The Minister and the shadow Minister say casually, “Oh, well, of course there are some deficiencies in the Bill, but let’s just iron them out in Committee.” On that basis we may as well not bother with the Second Reading of any Bill. If we are saying, “We all know the Bill’s a load of drivel, but we’ll pass it now so we look as if we’re being supportive and then fillet it in Committee”, we might as well just let every Bill go into Committee and see what we can do from there on.
The point of Second Readings is that Members may not like certain legislation in principle. I do not like this Bill or the philosophy behind it, which is anti-small business and anti-freedom, and I do not like the draconian powers that some council officers seem to think are theirs by right—not in the country that I want to live in.

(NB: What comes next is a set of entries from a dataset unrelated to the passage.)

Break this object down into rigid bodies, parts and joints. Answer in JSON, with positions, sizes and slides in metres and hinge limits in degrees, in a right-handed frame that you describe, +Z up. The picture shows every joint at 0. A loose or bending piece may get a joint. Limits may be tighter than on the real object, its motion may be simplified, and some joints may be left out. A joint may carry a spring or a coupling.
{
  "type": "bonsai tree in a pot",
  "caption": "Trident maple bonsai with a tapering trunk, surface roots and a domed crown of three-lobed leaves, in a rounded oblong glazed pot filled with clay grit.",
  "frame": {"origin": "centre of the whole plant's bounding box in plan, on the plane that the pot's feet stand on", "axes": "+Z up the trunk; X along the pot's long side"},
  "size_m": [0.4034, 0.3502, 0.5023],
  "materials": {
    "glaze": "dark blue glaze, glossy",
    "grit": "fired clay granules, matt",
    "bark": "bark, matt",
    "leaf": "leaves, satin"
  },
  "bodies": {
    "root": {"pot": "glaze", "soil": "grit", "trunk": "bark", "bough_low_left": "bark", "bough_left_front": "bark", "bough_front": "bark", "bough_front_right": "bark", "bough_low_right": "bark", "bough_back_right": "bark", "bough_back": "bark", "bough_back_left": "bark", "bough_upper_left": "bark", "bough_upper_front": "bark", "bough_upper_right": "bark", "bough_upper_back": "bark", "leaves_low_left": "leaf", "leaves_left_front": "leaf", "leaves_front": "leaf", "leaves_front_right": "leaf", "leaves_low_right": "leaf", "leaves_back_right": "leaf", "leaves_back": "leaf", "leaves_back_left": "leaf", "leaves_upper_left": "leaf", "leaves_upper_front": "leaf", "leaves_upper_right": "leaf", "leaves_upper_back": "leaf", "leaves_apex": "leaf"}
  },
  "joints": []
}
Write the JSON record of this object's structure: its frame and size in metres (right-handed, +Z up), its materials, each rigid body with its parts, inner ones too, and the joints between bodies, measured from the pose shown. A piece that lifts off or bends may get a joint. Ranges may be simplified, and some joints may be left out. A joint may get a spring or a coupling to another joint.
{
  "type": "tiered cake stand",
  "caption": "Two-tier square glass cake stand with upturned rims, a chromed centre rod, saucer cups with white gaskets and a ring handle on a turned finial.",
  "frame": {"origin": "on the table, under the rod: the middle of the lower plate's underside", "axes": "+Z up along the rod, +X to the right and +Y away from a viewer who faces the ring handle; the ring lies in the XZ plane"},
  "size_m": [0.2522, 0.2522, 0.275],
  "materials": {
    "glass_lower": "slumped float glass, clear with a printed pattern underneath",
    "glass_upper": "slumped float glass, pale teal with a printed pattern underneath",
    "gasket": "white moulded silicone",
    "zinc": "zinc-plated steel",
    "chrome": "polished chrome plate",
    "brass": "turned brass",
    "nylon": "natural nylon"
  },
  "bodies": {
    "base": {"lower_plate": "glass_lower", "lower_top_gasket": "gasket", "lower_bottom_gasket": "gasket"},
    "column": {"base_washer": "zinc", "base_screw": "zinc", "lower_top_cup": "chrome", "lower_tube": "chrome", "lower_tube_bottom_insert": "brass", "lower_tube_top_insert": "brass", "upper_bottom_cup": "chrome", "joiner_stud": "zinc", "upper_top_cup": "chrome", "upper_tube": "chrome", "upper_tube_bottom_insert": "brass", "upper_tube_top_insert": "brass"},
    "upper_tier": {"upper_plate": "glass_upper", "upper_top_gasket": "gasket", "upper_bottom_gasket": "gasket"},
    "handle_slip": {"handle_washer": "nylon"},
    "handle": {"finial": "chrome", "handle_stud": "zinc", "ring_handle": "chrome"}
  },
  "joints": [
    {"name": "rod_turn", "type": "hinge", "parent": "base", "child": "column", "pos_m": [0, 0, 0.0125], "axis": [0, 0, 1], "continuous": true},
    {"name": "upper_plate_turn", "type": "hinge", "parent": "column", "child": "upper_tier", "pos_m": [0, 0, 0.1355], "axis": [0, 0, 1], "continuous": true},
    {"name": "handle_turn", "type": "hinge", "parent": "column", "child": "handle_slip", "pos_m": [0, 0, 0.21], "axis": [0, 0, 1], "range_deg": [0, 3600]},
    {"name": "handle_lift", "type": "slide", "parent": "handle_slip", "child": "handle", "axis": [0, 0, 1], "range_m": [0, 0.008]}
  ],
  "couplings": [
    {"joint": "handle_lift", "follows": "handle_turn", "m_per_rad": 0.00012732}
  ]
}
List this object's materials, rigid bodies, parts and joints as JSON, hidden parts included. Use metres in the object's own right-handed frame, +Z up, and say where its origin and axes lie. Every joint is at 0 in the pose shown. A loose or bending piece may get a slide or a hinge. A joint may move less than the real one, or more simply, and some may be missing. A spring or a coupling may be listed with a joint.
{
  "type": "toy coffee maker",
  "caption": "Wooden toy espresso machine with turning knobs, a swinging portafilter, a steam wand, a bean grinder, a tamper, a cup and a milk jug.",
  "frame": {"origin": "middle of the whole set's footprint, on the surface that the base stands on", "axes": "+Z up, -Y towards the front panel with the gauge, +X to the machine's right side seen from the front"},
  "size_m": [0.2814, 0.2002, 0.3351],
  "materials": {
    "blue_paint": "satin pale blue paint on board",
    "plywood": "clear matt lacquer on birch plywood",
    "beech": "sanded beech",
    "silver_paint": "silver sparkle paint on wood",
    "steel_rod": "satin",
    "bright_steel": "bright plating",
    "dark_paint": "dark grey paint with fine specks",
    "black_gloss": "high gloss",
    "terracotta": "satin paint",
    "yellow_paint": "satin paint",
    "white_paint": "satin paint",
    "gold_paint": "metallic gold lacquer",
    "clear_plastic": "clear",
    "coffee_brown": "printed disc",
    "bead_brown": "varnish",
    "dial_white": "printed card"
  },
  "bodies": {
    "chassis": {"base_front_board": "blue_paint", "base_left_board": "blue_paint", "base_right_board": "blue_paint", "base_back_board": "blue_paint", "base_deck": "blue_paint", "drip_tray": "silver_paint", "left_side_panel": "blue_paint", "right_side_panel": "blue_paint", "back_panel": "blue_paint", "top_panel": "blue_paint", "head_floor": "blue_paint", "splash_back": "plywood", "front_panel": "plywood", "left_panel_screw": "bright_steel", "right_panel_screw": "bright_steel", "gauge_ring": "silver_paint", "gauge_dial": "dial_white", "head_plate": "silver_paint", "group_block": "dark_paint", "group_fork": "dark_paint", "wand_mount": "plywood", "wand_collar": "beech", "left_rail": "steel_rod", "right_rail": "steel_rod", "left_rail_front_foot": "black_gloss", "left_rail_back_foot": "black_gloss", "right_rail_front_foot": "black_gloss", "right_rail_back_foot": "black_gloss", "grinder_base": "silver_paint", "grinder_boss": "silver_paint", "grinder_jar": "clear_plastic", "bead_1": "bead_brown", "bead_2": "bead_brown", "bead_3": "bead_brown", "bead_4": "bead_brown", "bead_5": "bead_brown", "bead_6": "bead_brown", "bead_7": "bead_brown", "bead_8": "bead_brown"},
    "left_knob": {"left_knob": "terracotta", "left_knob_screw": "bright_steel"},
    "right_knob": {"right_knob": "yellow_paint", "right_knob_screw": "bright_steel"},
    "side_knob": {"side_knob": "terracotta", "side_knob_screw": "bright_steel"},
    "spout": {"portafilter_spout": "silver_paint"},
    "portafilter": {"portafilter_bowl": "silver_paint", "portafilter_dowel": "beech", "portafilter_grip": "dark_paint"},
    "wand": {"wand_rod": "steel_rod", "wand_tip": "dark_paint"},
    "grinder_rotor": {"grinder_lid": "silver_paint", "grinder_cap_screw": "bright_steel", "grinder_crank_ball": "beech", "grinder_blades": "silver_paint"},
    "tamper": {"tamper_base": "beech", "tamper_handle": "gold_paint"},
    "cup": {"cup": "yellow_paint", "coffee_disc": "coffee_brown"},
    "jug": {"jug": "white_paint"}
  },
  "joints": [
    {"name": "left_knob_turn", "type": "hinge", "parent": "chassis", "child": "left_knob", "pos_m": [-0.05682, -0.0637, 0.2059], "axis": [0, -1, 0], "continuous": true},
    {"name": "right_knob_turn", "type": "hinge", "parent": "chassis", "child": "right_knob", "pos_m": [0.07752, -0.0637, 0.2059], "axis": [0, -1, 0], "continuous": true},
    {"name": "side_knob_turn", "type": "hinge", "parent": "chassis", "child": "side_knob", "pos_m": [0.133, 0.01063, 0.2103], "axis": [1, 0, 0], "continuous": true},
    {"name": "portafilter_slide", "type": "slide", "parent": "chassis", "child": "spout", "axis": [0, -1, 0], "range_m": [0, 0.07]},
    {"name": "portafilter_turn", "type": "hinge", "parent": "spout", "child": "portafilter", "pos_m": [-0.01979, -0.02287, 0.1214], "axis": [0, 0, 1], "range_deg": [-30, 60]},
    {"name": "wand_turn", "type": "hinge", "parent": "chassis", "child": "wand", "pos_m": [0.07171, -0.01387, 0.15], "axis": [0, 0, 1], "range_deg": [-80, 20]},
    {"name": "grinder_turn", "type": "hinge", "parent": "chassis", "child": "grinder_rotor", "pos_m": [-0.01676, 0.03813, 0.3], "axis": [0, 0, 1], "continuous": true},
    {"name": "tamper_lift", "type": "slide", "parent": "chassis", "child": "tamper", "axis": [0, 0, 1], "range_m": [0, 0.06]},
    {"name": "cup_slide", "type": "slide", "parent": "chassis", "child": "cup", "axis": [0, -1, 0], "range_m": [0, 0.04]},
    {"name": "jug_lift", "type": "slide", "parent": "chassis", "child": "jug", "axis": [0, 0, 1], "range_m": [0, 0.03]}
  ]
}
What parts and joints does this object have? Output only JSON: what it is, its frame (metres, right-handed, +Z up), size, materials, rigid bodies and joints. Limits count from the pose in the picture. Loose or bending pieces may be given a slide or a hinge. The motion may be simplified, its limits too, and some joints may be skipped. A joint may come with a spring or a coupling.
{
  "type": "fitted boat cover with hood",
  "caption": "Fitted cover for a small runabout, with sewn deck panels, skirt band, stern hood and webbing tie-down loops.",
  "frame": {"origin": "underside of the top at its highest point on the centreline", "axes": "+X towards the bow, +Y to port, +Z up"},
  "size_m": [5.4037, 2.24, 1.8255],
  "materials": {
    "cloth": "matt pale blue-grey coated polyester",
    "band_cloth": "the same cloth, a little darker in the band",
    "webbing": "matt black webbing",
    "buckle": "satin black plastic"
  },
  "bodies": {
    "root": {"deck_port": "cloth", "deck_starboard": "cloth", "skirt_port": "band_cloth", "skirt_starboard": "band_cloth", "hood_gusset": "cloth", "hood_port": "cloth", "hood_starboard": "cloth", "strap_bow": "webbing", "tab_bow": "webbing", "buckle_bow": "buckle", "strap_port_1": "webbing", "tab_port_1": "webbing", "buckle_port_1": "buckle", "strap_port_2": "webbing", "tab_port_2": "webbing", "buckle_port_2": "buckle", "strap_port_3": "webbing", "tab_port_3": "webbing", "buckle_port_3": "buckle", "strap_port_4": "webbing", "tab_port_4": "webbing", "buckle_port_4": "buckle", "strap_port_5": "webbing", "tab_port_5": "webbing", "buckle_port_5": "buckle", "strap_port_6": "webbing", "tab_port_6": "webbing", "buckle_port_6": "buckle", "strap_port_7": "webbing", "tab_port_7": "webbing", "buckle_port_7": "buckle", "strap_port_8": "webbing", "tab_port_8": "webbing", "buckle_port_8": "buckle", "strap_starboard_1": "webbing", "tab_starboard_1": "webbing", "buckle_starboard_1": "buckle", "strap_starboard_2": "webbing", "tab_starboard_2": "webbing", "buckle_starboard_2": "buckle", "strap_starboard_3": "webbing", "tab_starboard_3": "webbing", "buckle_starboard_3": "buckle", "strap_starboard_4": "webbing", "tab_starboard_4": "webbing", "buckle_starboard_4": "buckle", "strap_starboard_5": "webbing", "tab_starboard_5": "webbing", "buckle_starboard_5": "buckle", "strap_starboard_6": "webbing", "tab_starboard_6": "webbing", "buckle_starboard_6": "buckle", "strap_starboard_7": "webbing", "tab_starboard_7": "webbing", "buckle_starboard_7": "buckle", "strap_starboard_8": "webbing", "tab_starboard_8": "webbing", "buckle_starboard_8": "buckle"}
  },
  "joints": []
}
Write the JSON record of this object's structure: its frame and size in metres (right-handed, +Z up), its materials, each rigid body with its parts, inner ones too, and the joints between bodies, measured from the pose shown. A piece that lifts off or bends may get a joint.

I appreciate my hon. Friend’s point about localism, but if we were to take it to the lengths that he seems to be suggesting, we need not bother having a national Parliament. Does he accept that the duty of Members of a national Parliament is to preserve our freedoms and not just to give carte blanche to any local authority to follow an authoritarian route and ban things that it does not like? We have a duty to defend people’s freedoms as well as to defend the principle of localism.
I accept entirely that this House acts as a check and balance on the powers of local governance, but I also look forward to my hon. Friend tabling a private Member’s Bill to legalise or deregulate prostitution and drug dealing on our streets. We cannot pick and choose which freedoms should be traded on our streets.
The City of Westminster and other areas need these powers, not to regulate in a heavy-handed manner, but to revoke the licences of those who seek to cause an obstruction or damage to our local environment. On that basis, I support the revival of the Bill.